_Goal_
The required output consists solely of the lines from the one containing "build_claws(name)" down to the one containing "record = json.load(file)", both included, each quoted exactly.

_Stored data_
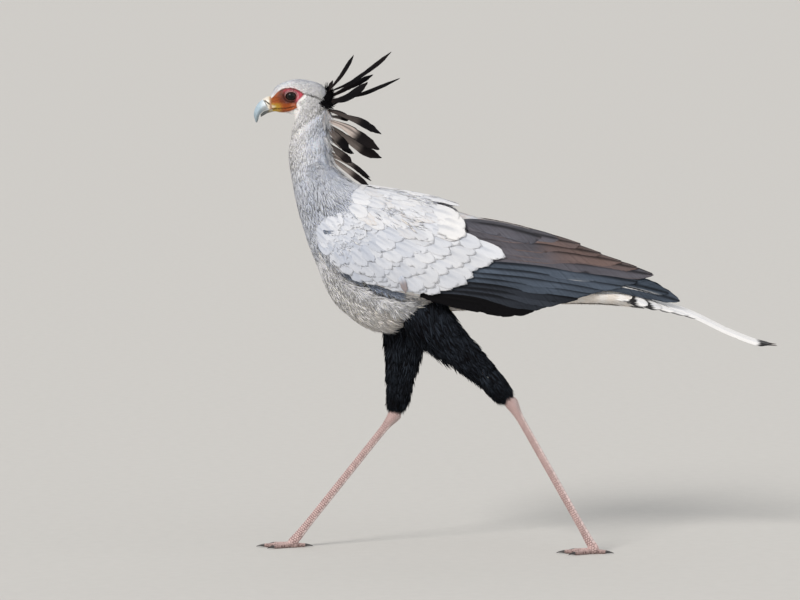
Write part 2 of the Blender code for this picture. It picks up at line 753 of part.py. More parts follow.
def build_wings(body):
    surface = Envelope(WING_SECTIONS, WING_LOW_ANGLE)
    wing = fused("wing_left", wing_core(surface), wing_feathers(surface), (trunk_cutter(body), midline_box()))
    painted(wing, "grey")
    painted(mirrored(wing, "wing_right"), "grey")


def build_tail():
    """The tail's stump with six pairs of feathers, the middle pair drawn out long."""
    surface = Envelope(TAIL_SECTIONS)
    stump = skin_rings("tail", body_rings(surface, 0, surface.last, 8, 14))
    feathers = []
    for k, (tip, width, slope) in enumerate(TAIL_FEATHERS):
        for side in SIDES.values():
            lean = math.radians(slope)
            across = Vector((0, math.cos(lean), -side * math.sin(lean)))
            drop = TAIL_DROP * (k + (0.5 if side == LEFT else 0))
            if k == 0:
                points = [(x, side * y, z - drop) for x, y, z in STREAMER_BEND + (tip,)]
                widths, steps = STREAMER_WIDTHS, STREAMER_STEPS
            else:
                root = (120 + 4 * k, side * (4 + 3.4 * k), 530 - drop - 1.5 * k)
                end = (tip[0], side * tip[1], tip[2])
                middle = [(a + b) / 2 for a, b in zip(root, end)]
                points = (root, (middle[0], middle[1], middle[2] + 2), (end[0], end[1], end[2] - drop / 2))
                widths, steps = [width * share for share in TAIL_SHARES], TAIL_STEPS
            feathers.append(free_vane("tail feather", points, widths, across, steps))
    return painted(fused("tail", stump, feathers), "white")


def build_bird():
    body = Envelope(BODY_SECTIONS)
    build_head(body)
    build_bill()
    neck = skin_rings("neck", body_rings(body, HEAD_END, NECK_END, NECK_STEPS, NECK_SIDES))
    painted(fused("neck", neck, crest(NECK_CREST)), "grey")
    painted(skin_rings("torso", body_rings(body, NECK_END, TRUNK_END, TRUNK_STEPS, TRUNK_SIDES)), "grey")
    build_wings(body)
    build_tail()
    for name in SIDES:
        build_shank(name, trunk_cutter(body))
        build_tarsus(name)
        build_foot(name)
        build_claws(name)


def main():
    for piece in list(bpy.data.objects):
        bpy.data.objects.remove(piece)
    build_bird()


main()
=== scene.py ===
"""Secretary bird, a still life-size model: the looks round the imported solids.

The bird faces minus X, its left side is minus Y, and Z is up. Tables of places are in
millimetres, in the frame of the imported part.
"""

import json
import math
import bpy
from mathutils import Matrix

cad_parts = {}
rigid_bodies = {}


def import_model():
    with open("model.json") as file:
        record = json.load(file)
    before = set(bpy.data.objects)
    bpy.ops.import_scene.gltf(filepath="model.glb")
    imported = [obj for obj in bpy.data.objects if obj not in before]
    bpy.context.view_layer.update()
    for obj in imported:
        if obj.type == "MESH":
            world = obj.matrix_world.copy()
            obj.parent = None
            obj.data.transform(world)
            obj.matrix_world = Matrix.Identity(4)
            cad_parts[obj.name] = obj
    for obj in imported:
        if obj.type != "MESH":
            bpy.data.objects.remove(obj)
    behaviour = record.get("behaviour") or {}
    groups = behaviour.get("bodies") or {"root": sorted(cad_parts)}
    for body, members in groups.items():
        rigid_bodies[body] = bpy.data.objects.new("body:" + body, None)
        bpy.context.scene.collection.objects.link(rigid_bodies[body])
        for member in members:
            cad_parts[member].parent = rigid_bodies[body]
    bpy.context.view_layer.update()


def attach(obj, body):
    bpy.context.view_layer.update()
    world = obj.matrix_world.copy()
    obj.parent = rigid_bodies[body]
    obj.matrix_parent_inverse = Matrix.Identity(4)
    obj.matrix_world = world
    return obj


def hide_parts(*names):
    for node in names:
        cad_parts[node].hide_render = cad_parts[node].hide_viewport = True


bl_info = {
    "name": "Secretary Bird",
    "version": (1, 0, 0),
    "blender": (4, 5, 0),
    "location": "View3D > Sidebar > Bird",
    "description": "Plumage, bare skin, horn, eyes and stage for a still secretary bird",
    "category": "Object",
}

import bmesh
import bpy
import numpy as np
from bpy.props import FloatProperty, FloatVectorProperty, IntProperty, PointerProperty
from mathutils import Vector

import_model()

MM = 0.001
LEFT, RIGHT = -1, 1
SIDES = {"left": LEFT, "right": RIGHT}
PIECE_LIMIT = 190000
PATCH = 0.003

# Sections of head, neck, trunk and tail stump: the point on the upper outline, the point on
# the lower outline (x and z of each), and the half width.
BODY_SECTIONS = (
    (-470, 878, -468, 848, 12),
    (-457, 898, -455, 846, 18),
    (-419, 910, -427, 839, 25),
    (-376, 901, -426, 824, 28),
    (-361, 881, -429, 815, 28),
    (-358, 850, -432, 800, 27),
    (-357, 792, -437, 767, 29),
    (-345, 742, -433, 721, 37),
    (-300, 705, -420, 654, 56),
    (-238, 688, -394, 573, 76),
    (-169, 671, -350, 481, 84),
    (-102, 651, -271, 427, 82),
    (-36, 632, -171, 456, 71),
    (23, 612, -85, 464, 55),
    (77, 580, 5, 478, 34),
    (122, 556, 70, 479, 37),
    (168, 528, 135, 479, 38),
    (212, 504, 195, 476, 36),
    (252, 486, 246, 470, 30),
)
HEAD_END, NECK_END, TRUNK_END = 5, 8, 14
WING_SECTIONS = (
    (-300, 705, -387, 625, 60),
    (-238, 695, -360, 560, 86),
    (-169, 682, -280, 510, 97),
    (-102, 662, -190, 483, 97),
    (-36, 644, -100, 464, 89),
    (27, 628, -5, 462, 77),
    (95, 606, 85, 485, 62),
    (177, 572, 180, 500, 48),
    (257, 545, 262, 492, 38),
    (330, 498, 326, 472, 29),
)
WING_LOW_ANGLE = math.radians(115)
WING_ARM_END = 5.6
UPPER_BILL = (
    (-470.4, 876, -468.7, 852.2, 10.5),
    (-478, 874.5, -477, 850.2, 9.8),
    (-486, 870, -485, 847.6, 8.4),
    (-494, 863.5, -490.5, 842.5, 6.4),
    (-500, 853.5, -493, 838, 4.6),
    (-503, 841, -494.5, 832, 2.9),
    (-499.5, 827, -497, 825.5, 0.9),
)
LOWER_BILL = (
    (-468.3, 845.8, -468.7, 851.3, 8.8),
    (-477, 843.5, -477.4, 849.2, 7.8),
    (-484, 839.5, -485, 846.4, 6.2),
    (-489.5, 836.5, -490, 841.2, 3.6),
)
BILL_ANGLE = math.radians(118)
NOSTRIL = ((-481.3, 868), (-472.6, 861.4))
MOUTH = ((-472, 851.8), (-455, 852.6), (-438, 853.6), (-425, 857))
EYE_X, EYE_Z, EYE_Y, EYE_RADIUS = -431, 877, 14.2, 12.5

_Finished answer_
        build_claws(name)


def main():
    for piece in list(bpy.data.objects):
        bpy.data.objects.remove(piece)
    build_bird()


main()
=== scene.py ===
"""Secretary bird, a still life-size model: the looks round the imported solids.

The bird faces minus X, its left side is minus Y, and Z is up. Tables of places are in
millimetres, in the frame of the imported part.
"""

import json
import math
import bpy
from mathutils import Matrix

cad_parts = {}
rigid_bodies = {}


def import_model():
    with open("model.json") as file:
        record = json.load(file)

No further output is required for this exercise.